## [Dataset extract]
▼

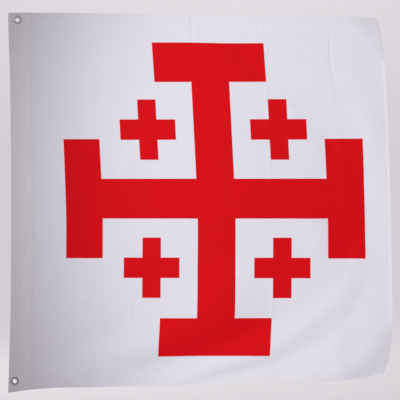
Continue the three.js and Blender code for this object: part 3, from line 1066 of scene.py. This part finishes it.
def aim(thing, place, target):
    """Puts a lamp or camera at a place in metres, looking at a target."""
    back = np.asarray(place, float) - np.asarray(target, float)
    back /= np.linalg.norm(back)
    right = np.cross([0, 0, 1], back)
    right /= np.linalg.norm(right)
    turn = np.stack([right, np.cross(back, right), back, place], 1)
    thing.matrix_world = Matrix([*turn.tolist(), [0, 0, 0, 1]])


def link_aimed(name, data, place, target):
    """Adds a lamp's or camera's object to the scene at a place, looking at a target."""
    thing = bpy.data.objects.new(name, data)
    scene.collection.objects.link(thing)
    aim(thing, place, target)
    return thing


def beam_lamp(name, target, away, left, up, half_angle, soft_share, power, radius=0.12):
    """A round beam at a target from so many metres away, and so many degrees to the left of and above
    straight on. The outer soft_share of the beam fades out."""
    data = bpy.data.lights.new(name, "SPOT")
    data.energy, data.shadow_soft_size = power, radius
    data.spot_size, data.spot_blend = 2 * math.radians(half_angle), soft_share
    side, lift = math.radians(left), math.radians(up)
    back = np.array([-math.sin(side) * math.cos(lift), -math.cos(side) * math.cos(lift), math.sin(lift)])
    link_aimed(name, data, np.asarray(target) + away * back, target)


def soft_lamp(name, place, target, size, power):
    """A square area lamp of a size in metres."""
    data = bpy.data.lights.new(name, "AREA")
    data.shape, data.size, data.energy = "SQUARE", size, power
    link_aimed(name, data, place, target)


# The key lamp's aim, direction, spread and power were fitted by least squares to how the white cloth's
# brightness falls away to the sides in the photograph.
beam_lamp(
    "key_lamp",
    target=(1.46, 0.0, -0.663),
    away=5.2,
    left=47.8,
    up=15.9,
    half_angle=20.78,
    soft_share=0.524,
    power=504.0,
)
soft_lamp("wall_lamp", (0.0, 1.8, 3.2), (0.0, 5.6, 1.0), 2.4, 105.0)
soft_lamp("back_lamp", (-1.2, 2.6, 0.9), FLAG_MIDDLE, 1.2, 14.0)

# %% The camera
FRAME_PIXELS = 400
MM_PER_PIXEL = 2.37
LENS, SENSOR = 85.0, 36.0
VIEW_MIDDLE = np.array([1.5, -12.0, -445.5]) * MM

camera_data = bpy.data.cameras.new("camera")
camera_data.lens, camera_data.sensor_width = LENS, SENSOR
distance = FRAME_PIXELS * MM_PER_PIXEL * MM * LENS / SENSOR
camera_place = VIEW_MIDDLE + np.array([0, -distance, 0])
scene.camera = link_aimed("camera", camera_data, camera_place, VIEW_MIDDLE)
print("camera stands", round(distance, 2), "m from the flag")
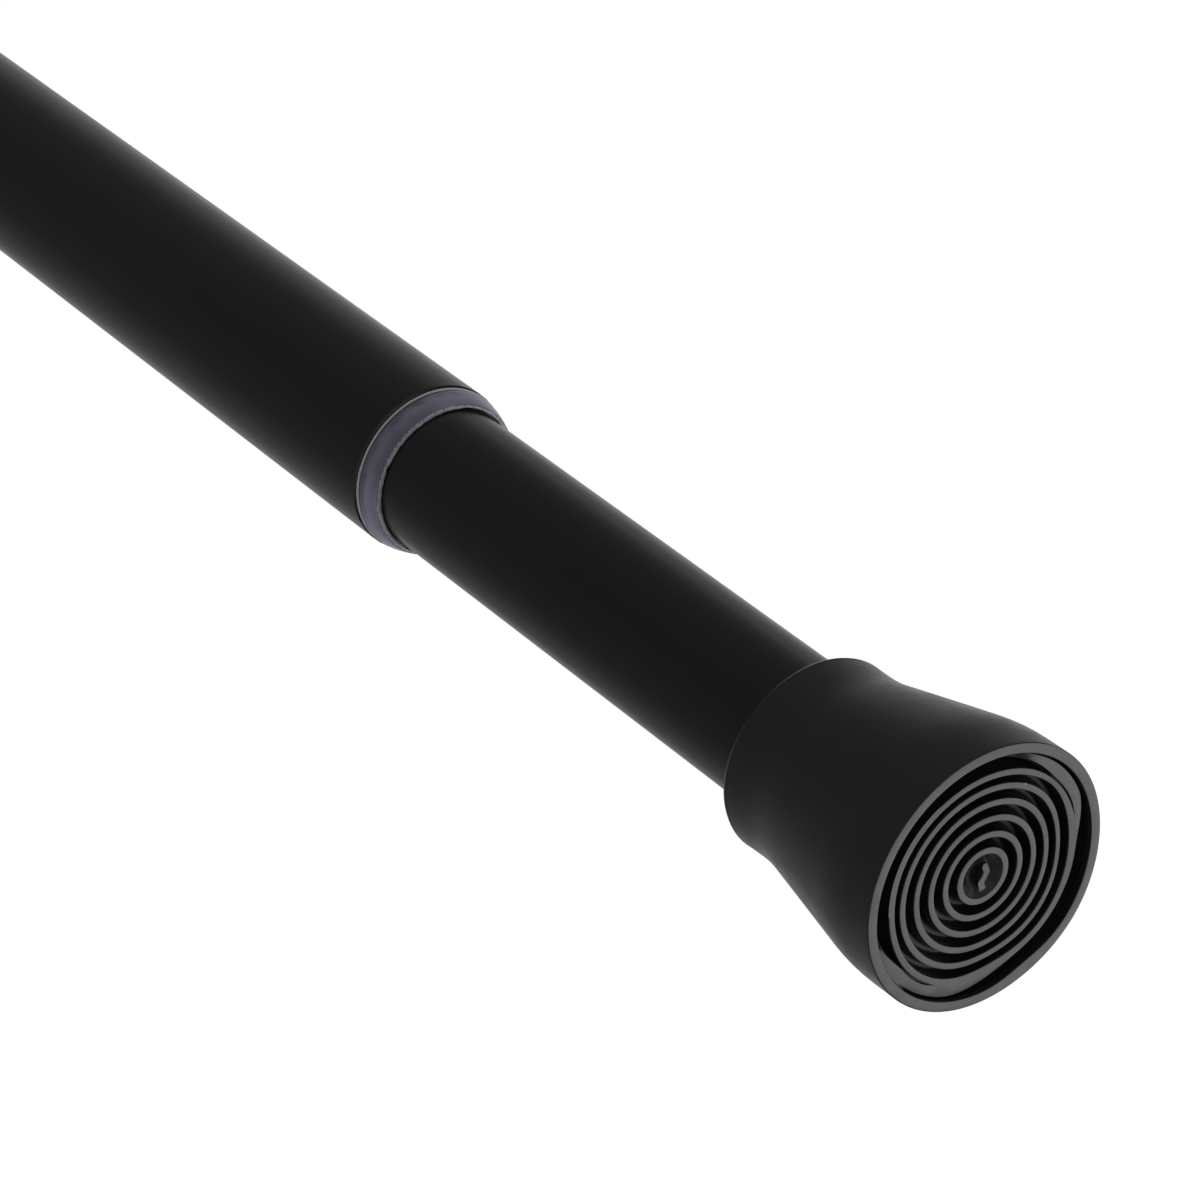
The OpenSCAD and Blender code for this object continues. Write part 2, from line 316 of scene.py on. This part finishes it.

▲

Return each entry from the material above exactly as it appears.

## [Correct answer]
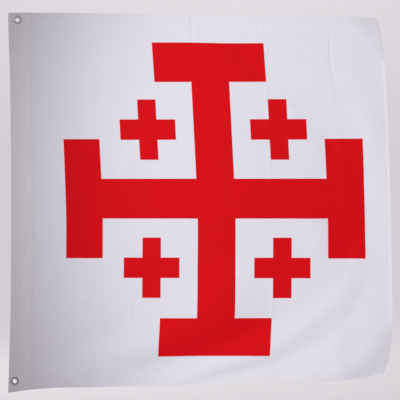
Continue the three.js and Blender code for this object: part 3, from line 1066 of scene.py. This part finishes it.
def aim(thing, place, target):
    """Puts a lamp or camera at a place in metres, looking at a target."""
    back = np.asarray(place, float) - np.asarray(target, float)
    back /= np.linalg.norm(back)
    right = np.cross([0, 0, 1], back)
    right /= np.linalg.norm(right)
    turn = np.stack([right, np.cross(back, right), back, place], 1)
    thing.matrix_world = Matrix([*turn.tolist(), [0, 0, 0, 1]])


def link_aimed(name, data, place, target):
    """Adds a lamp's or camera's object to the scene at a place, looking at a target."""
    thing = bpy.data.objects.new(name, data)
    scene.collection.objects.link(thing)
    aim(thing, place, target)
    return thing


def beam_lamp(name, target, away, left, up, half_angle, soft_share, power, radius=0.12):
    """A round beam at a target from so many metres away, and so many degrees to the left of and above
    straight on. The outer soft_share of the beam fades out."""
    data = bpy.data.lights.new(name, "SPOT")
    data.energy, data.shadow_soft_size = power, radius
    data.spot_size, data.spot_blend = 2 * math.radians(half_angle), soft_share
    side, lift = math.radians(left), math.radians(up)
    back = np.array([-math.sin(side) * math.cos(lift), -math.cos(side) * math.cos(lift), math.sin(lift)])
    link_aimed(name, data, np.asarray(target) + away * back, target)


def soft_lamp(name, place, target, size, power):
    """A square area lamp of a size in metres."""
    data = bpy.data.lights.new(name, "AREA")
    data.shape, data.size, data.energy = "SQUARE", size, power
    link_aimed(name, data, place, target)


# The key lamp's aim, direction, spread and power were fitted by least squares to how the white cloth's
# brightness falls away to the sides in the photograph.
beam_lamp(
    "key_lamp",
    target=(1.46, 0.0, -0.663),
    away=5.2,
    left=47.8,
    up=15.9,
    half_angle=20.78,
    soft_share=0.524,
    power=504.0,
)
soft_lamp("wall_lamp", (0.0, 1.8, 3.2), (0.0, 5.6, 1.0), 2.4, 105.0)
soft_lamp("back_lamp", (-1.2, 2.6, 0.9), FLAG_MIDDLE, 1.2, 14.0)

# %% The camera
FRAME_PIXELS = 400
MM_PER_PIXEL = 2.37
LENS, SENSOR = 85.0, 36.0
VIEW_MIDDLE = np.array([1.5, -12.0, -445.5]) * MM

camera_data = bpy.data.cameras.new("camera")
camera_data.lens, camera_data.sensor_width = LENS, SENSOR
distance = FRAME_PIXELS * MM_PER_PIXEL * MM * LENS / SENSOR
camera_place = VIEW_MIDDLE + np.array([0, -distance, 0])
scene.camera = link_aimed("camera", camera_data, camera_place, VIEW_MIDDLE)
print("camera stands", round(distance, 2), "m from the flag")
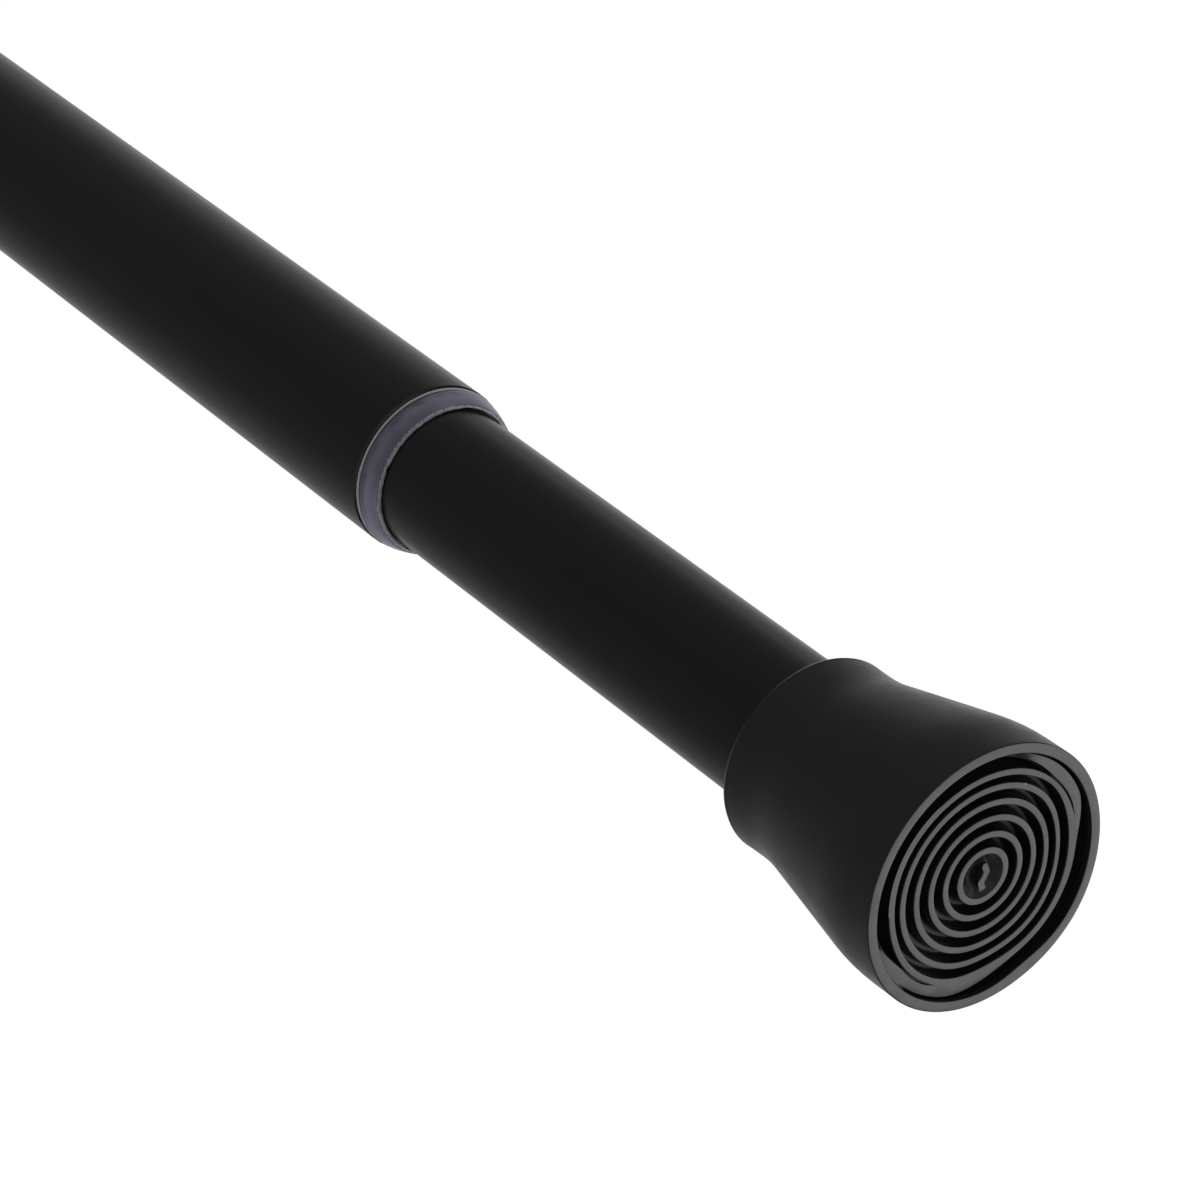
The OpenSCAD and Blender code for this object continues. Write part 2, from line 316 of scene.py on. This part finishes it.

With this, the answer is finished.